Scripts that build objects
• • • •

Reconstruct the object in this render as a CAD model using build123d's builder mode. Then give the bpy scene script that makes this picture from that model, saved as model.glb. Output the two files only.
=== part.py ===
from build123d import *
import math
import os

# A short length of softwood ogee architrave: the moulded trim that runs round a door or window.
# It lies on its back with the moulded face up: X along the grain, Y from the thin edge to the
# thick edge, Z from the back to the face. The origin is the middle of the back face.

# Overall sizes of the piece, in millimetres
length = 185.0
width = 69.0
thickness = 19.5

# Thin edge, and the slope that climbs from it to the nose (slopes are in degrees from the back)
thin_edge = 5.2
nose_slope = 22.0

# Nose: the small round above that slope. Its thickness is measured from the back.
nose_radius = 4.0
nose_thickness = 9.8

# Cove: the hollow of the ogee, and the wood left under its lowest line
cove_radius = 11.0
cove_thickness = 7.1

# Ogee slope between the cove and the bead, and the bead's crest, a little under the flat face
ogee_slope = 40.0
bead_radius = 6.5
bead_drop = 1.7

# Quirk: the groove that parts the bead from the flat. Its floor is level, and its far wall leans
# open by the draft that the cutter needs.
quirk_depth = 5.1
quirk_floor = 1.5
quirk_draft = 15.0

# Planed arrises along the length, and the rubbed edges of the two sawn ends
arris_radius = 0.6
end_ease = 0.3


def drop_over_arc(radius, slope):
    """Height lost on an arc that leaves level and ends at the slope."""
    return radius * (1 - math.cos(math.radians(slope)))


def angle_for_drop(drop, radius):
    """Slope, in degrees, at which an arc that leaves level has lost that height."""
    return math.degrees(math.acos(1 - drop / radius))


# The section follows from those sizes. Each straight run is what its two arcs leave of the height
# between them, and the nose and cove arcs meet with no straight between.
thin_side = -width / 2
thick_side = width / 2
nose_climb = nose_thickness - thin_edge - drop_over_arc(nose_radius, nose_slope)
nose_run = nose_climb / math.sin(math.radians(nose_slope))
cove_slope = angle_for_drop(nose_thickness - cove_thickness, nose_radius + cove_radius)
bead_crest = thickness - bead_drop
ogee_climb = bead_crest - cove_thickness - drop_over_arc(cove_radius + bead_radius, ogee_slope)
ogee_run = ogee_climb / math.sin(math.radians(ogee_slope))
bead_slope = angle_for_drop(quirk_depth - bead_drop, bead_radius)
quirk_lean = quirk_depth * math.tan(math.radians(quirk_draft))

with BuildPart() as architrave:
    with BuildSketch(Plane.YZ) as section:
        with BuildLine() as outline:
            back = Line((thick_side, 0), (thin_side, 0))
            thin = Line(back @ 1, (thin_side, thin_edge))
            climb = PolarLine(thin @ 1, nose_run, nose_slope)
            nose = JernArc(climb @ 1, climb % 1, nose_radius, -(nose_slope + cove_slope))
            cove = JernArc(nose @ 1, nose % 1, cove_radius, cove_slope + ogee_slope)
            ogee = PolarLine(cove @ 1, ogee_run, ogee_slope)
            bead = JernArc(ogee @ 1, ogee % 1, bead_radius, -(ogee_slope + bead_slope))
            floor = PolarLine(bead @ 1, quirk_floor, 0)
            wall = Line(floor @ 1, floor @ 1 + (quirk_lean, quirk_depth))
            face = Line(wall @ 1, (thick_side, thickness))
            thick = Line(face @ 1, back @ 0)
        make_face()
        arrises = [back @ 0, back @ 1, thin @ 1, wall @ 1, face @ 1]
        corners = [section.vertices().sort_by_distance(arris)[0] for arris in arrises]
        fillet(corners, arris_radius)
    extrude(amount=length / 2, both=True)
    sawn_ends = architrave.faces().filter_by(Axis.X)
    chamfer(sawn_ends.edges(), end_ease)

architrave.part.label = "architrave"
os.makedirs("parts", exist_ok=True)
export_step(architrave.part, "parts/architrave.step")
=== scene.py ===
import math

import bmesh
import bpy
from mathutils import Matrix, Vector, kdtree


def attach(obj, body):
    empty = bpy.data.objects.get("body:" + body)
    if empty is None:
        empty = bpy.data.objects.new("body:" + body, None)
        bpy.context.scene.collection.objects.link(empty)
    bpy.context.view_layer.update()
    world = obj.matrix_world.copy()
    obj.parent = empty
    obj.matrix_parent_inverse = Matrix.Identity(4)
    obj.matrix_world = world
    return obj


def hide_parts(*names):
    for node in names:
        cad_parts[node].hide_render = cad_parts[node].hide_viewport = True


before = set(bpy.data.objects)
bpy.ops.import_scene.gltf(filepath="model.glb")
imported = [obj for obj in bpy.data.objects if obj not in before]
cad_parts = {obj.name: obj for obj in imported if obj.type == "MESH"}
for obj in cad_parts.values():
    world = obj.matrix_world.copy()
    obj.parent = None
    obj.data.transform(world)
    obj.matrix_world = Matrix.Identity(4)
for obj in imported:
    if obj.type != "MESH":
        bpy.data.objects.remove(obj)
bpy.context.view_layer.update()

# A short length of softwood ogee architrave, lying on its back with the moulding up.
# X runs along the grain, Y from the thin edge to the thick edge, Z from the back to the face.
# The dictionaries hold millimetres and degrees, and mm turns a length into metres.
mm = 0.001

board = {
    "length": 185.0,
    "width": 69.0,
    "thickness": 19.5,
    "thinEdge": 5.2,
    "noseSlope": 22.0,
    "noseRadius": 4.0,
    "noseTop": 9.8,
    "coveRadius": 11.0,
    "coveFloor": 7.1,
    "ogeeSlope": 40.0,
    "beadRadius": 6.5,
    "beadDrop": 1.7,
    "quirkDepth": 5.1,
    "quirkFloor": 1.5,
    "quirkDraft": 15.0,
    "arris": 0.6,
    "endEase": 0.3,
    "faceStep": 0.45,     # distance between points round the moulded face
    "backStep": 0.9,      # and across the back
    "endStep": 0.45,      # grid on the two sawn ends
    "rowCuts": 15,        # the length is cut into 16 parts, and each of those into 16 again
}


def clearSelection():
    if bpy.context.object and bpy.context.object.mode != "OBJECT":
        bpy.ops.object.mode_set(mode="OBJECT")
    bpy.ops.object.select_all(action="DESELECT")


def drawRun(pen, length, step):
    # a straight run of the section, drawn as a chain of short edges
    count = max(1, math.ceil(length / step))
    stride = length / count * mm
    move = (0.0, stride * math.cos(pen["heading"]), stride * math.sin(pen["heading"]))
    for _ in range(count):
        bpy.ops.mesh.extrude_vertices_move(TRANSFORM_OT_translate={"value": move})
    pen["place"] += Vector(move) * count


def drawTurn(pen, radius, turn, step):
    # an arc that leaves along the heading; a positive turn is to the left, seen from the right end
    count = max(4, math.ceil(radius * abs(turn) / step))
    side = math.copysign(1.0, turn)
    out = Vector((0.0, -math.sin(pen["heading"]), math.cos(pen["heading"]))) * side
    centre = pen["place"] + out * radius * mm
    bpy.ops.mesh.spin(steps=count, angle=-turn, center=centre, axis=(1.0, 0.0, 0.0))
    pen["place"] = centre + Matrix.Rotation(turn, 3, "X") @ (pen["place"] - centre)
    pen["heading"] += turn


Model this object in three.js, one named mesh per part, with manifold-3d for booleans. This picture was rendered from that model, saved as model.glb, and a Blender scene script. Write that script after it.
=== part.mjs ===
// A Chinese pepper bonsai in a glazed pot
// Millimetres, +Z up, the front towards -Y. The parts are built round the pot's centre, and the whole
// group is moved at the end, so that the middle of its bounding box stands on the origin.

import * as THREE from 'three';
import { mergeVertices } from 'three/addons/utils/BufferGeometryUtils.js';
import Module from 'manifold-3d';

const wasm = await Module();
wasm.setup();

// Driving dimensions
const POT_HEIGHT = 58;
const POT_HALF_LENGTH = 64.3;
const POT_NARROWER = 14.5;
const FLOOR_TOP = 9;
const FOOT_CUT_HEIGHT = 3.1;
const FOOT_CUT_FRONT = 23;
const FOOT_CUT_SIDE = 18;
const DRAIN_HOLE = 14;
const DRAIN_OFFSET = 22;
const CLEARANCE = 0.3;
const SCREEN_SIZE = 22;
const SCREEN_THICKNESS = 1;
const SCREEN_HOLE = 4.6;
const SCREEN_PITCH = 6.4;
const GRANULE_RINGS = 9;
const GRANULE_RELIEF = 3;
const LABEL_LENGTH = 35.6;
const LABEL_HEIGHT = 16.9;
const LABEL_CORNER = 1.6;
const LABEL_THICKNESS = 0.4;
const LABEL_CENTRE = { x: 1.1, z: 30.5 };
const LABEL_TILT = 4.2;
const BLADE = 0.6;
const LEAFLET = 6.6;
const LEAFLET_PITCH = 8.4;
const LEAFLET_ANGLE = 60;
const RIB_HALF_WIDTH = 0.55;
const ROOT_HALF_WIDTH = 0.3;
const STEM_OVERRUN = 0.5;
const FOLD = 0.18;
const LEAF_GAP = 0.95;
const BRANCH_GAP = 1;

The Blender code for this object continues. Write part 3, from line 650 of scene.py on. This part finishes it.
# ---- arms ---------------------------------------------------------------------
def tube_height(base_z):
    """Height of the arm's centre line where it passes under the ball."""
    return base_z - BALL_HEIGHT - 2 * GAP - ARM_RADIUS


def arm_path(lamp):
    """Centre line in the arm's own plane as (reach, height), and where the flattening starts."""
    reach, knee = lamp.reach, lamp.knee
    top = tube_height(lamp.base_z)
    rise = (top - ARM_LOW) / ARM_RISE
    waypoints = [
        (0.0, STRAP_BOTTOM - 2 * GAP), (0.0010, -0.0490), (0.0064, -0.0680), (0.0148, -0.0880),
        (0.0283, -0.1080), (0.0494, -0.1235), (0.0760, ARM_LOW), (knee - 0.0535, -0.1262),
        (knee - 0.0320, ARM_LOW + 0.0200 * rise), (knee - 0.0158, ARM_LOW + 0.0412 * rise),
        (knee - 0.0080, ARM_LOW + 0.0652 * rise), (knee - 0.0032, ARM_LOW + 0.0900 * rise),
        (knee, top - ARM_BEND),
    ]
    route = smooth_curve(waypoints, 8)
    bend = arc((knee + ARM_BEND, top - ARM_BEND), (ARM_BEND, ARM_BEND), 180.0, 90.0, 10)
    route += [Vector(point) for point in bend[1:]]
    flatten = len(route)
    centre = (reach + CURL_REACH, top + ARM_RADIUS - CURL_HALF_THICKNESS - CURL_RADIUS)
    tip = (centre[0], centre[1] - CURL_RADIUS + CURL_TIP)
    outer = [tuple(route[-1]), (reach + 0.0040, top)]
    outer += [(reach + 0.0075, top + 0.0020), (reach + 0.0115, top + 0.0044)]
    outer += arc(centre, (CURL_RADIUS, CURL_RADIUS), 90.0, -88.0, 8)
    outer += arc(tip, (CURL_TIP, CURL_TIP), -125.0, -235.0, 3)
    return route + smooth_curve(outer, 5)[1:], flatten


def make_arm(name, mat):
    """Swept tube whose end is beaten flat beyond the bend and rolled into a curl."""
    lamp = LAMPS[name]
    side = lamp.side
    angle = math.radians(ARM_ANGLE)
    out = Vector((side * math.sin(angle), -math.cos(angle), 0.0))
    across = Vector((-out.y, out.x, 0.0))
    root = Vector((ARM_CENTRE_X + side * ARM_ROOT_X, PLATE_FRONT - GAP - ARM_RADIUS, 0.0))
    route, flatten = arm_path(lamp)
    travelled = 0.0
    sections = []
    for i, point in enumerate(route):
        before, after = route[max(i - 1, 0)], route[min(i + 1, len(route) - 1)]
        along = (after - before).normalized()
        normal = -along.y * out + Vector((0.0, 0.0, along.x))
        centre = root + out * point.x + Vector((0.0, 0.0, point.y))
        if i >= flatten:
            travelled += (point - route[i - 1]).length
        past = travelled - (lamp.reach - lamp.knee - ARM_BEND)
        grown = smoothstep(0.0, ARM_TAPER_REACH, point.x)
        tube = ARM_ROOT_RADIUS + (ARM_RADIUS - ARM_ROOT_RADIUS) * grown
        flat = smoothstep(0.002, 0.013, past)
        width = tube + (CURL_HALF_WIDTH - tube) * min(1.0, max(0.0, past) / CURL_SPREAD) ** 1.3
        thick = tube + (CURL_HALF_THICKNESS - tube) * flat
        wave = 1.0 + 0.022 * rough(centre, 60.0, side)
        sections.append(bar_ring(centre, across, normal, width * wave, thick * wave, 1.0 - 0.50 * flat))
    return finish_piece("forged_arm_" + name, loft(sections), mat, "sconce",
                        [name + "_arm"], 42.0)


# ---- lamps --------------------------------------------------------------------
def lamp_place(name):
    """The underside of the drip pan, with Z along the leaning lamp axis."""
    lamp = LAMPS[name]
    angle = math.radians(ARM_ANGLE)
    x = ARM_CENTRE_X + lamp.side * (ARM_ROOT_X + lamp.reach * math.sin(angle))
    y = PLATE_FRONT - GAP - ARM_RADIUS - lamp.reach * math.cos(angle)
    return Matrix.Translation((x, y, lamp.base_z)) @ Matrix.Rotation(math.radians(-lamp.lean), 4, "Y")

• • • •

**STATED TASK**:
Both the line with "fillet(corners, arris_radius)" and the line with "bpy.data.objects.remove(obj)" belong in the answer; write them out exactly, with every line between.

**RESULT OF THE EXERCISE**:
        fillet(corners, arris_radius)
    extrude(amount=length / 2, both=True)
    sawn_ends = architrave.faces().filter_by(Axis.X)
    chamfer(sawn_ends.edges(), end_ease)

architrave.part.label = "architrave"
os.makedirs("parts", exist_ok=True)
export_step(architrave.part, "parts/architrave.step")
=== scene.py ===
import math

import bmesh
import bpy
from mathutils import Matrix, Vector, kdtree


def attach(obj, body):
    empty = bpy.data.objects.get("body:" + body)
    if empty is None:
        empty = bpy.data.objects.new("body:" + body, None)
        bpy.context.scene.collection.objects.link(empty)
    bpy.context.view_layer.update()
    world = obj.matrix_world.copy()
    obj.parent = empty
    obj.matrix_parent_inverse = Matrix.Identity(4)
    obj.matrix_world = world
    return obj


def hide_parts(*names):
    for node in names:
        cad_parts[node].hide_render = cad_parts[node].hide_viewport = True


before = set(bpy.data.objects)
bpy.ops.import_scene.gltf(filepath="model.glb")
imported = [obj for obj in bpy.data.objects if obj not in before]
cad_parts = {obj.name: obj for obj in imported if obj.type == "MESH"}
for obj in cad_parts.values():
    world = obj.matrix_world.copy()
    obj.parent = None
    obj.data.transform(world)
    obj.matrix_world = Matrix.Identity(4)
for obj in imported:
    if obj.type != "MESH":
        bpy.data.objects.remove(obj)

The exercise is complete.